## WHAT NEEDS TO BE DONE
Below is a listing; restate from it, character for character, the lines beginning at the line holding "for (const [name, side]" and ending at the line holding "cad_parts[node].hide_render = cad_parts[node].hide_viewport", both included.

## EXERCISE INPUT
+++
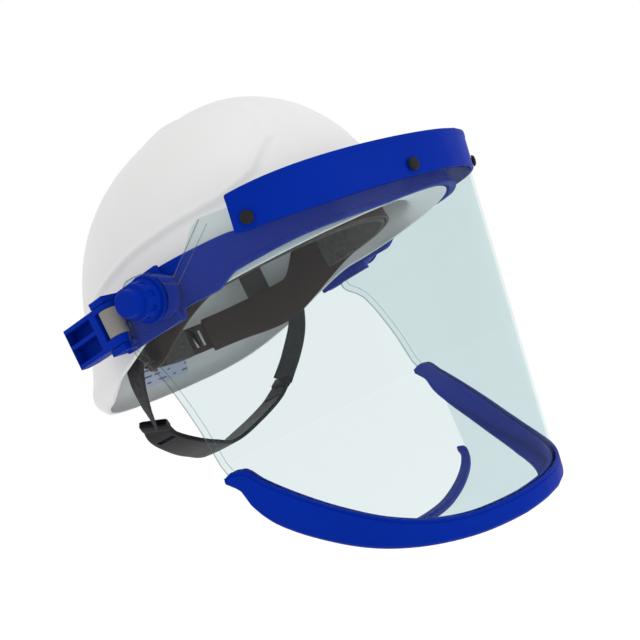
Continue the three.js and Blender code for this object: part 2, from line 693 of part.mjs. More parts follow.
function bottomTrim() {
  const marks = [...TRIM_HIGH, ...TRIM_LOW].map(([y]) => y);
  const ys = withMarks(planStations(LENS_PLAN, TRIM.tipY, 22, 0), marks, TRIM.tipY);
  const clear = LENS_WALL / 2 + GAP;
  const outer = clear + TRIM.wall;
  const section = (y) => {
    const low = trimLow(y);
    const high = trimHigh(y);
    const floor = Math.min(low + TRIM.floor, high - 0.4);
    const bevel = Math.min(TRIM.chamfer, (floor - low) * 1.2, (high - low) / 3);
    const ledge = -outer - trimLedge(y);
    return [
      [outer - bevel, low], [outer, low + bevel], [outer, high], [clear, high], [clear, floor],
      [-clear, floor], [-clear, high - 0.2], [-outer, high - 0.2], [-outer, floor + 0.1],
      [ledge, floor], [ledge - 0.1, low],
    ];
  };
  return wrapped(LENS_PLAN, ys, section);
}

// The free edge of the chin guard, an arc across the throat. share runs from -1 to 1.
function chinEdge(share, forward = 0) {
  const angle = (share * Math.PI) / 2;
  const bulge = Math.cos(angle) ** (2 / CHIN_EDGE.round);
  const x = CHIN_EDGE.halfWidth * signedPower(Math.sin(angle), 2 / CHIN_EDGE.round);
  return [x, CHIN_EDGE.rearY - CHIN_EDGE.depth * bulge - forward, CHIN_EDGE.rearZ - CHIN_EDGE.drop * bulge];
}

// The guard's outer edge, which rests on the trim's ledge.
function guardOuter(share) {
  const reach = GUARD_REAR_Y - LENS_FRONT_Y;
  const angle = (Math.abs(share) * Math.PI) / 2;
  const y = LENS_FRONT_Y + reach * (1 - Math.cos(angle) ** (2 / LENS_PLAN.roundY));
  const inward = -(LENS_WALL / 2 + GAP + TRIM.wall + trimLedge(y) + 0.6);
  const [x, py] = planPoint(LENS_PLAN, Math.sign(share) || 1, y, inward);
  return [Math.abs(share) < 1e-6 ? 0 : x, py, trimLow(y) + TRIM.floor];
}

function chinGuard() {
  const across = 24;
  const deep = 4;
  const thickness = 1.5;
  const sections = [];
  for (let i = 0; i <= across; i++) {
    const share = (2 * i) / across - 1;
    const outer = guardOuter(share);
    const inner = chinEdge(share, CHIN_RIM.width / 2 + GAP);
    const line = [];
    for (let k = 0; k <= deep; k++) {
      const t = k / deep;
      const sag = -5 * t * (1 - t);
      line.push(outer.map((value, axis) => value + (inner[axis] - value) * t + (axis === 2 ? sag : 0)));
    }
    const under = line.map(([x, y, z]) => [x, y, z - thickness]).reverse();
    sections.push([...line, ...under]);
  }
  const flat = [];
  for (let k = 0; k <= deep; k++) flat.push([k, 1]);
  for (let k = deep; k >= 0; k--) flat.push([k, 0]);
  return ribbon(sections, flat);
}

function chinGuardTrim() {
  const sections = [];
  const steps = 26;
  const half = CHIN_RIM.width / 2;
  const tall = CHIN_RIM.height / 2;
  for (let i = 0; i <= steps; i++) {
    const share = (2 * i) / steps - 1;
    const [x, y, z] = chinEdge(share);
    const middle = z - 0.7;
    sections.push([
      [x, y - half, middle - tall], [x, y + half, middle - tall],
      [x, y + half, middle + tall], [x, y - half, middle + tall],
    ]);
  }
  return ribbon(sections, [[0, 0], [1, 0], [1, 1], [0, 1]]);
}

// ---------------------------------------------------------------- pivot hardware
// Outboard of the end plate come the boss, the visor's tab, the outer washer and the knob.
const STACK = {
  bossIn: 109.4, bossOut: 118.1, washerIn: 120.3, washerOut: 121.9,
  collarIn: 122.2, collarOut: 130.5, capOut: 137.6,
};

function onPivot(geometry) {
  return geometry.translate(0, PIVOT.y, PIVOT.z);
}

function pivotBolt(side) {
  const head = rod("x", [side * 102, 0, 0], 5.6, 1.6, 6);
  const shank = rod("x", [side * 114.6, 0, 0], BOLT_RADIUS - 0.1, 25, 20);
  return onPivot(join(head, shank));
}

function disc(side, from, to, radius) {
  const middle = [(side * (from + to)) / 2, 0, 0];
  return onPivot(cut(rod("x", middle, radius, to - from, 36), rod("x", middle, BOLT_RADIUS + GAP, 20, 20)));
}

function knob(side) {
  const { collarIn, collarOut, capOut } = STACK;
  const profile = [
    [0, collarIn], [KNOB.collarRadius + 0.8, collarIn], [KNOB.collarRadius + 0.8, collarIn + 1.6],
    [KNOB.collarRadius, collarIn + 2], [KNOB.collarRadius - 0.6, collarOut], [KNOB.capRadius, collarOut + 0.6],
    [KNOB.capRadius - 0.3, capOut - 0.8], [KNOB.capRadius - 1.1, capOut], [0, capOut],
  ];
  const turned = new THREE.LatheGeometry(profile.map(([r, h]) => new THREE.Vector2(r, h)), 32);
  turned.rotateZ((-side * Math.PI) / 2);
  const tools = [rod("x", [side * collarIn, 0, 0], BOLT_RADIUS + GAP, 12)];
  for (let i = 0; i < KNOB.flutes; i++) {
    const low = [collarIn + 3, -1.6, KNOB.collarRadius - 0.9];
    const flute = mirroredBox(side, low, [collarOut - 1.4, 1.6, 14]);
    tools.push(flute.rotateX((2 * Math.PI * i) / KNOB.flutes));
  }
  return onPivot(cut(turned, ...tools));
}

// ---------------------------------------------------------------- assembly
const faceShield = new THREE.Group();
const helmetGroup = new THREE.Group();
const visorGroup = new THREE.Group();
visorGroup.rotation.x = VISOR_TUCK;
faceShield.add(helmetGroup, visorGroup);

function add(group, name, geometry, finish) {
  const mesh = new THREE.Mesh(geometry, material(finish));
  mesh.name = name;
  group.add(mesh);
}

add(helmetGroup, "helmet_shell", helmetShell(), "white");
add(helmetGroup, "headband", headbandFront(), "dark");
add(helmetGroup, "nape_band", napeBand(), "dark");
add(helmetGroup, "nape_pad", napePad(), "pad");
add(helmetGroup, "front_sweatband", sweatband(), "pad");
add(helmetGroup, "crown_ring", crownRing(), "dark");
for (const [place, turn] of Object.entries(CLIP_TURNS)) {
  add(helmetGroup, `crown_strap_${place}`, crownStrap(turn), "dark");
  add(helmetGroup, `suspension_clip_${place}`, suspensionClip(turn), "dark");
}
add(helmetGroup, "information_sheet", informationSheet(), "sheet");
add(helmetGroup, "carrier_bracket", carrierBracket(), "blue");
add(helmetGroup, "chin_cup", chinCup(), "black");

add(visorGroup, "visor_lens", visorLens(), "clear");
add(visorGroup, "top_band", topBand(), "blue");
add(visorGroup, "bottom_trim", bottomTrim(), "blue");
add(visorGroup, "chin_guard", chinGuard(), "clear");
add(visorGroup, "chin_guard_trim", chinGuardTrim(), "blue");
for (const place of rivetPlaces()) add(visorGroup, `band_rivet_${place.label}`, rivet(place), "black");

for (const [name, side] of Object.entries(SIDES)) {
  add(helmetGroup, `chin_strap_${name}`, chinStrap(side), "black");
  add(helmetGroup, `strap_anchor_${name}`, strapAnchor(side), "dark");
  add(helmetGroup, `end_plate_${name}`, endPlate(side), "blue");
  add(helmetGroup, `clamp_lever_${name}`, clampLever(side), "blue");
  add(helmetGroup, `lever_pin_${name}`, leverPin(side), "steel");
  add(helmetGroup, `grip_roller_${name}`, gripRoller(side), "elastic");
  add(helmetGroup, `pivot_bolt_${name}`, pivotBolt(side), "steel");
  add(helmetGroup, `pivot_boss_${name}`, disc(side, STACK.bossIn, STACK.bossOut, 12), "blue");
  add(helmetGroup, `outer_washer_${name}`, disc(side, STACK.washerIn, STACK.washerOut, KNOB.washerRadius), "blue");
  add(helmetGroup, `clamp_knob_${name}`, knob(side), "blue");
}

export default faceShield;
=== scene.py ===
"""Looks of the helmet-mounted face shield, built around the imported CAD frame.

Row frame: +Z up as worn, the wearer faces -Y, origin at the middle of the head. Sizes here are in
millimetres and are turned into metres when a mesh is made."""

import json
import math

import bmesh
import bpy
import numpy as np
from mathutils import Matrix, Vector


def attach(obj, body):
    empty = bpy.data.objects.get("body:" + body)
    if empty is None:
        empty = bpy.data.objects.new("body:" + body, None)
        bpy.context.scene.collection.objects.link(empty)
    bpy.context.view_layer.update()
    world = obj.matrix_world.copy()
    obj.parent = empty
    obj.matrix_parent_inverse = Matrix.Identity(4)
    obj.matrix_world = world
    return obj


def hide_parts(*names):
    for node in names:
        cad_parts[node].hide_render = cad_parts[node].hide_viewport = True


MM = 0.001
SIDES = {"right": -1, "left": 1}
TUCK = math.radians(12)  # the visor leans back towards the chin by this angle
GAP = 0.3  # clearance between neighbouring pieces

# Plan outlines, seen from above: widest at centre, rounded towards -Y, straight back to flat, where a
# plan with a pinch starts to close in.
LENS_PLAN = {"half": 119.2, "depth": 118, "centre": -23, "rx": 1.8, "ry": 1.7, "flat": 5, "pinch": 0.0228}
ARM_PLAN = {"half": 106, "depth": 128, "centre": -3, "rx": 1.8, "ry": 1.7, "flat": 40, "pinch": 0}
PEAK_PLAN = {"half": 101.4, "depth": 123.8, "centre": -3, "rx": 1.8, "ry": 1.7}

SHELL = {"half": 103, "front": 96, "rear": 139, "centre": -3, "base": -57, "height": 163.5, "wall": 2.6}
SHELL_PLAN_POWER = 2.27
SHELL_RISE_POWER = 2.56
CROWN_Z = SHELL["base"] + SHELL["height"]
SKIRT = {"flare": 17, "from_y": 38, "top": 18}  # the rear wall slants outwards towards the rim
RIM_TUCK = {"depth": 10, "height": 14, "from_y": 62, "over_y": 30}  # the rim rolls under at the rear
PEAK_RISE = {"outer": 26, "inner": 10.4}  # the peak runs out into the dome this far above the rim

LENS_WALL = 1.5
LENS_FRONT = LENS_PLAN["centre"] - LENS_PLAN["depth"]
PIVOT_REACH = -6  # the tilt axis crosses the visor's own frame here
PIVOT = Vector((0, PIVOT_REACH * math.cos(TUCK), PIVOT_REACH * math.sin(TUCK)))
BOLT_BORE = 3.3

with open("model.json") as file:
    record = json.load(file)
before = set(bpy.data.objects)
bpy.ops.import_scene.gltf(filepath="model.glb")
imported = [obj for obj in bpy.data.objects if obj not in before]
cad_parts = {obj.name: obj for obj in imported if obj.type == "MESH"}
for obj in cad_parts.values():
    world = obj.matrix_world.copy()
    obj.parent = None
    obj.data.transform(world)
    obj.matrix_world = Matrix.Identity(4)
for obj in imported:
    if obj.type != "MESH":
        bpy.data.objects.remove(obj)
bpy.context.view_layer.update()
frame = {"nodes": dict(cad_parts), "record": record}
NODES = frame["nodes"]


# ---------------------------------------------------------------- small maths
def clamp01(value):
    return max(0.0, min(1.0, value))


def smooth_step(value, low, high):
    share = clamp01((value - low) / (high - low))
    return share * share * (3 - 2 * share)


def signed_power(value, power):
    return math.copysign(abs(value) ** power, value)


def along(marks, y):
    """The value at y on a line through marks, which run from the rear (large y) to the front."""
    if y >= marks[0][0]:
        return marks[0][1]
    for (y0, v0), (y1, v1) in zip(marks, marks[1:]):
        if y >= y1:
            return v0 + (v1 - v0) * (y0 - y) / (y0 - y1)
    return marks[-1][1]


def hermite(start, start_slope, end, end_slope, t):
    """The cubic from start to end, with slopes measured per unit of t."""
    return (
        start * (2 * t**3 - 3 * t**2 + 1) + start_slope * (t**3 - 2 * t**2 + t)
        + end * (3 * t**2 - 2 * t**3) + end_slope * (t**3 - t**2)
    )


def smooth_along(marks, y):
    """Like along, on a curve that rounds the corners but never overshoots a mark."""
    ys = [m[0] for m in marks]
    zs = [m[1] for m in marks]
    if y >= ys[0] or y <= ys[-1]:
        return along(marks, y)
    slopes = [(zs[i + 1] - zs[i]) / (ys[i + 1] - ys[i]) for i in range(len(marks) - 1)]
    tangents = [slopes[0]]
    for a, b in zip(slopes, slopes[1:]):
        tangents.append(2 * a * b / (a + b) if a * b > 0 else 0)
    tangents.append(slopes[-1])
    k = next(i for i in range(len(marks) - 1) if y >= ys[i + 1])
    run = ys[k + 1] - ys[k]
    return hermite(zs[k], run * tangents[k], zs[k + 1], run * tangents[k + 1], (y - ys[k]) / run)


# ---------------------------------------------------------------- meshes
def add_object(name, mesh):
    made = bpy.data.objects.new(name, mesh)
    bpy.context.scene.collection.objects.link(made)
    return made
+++
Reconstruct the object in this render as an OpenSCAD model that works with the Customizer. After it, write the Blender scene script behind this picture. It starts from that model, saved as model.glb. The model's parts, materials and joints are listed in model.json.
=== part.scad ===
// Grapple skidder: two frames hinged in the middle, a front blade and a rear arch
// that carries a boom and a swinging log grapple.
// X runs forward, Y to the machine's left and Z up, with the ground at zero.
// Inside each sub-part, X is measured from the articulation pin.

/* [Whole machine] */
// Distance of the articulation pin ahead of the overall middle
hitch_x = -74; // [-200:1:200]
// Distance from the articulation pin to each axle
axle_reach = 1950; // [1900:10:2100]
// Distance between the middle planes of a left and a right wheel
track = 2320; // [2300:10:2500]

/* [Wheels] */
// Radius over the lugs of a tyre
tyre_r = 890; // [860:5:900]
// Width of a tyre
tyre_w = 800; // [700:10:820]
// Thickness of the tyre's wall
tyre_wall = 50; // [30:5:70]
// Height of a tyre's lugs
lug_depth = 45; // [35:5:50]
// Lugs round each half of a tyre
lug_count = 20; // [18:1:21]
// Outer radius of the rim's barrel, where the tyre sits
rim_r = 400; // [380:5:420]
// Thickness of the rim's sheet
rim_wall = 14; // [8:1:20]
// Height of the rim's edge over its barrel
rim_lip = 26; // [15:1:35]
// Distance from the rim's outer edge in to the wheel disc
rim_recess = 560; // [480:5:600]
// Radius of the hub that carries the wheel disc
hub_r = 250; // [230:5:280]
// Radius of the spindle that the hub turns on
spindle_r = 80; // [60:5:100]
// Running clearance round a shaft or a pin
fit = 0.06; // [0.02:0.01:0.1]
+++
## EXPECTED ANSWER
for (const [name, side] of Object.entries(SIDES)) {
  add(helmetGroup, `chin_strap_${name}`, chinStrap(side), "black");
  add(helmetGroup, `strap_anchor_${name}`, strapAnchor(side), "dark");
  add(helmetGroup, `end_plate_${name}`, endPlate(side), "blue");
  add(helmetGroup, `clamp_lever_${name}`, clampLever(side), "blue");
  add(helmetGroup, `lever_pin_${name}`, leverPin(side), "steel");
  add(helmetGroup, `grip_roller_${name}`, gripRoller(side), "elastic");
  add(helmetGroup, `pivot_bolt_${name}`, pivotBolt(side), "steel");
  add(helmetGroup, `pivot_boss_${name}`, disc(side, STACK.bossIn, STACK.bossOut, 12), "blue");
  add(helmetGroup, `outer_washer_${name}`, disc(side, STACK.washerIn, STACK.washerOut, KNOB.washerRadius), "blue");
  add(helmetGroup, `clamp_knob_${name}`, knob(side), "blue");
}

export default faceShield;
=== scene.py ===
"""Looks of the helmet-mounted face shield, built around the imported CAD frame.

Row frame: +Z up as worn, the wearer faces -Y, origin at the middle of the head. Sizes here are in
millimetres and are turned into metres when a mesh is made."""

import json
import math

import bmesh
import bpy
import numpy as np
from mathutils import Matrix, Vector


def attach(obj, body):
    empty = bpy.data.objects.get("body:" + body)
    if empty is None:
        empty = bpy.data.objects.new("body:" + body, None)
        bpy.context.scene.collection.objects.link(empty)
    bpy.context.view_layer.update()
    world = obj.matrix_world.copy()
    obj.parent = empty
    obj.matrix_parent_inverse = Matrix.Identity(4)
    obj.matrix_world = world
    return obj


def hide_parts(*names):
    for node in names:
        cad_parts[node].hide_render = cad_parts[node].hide_viewport = True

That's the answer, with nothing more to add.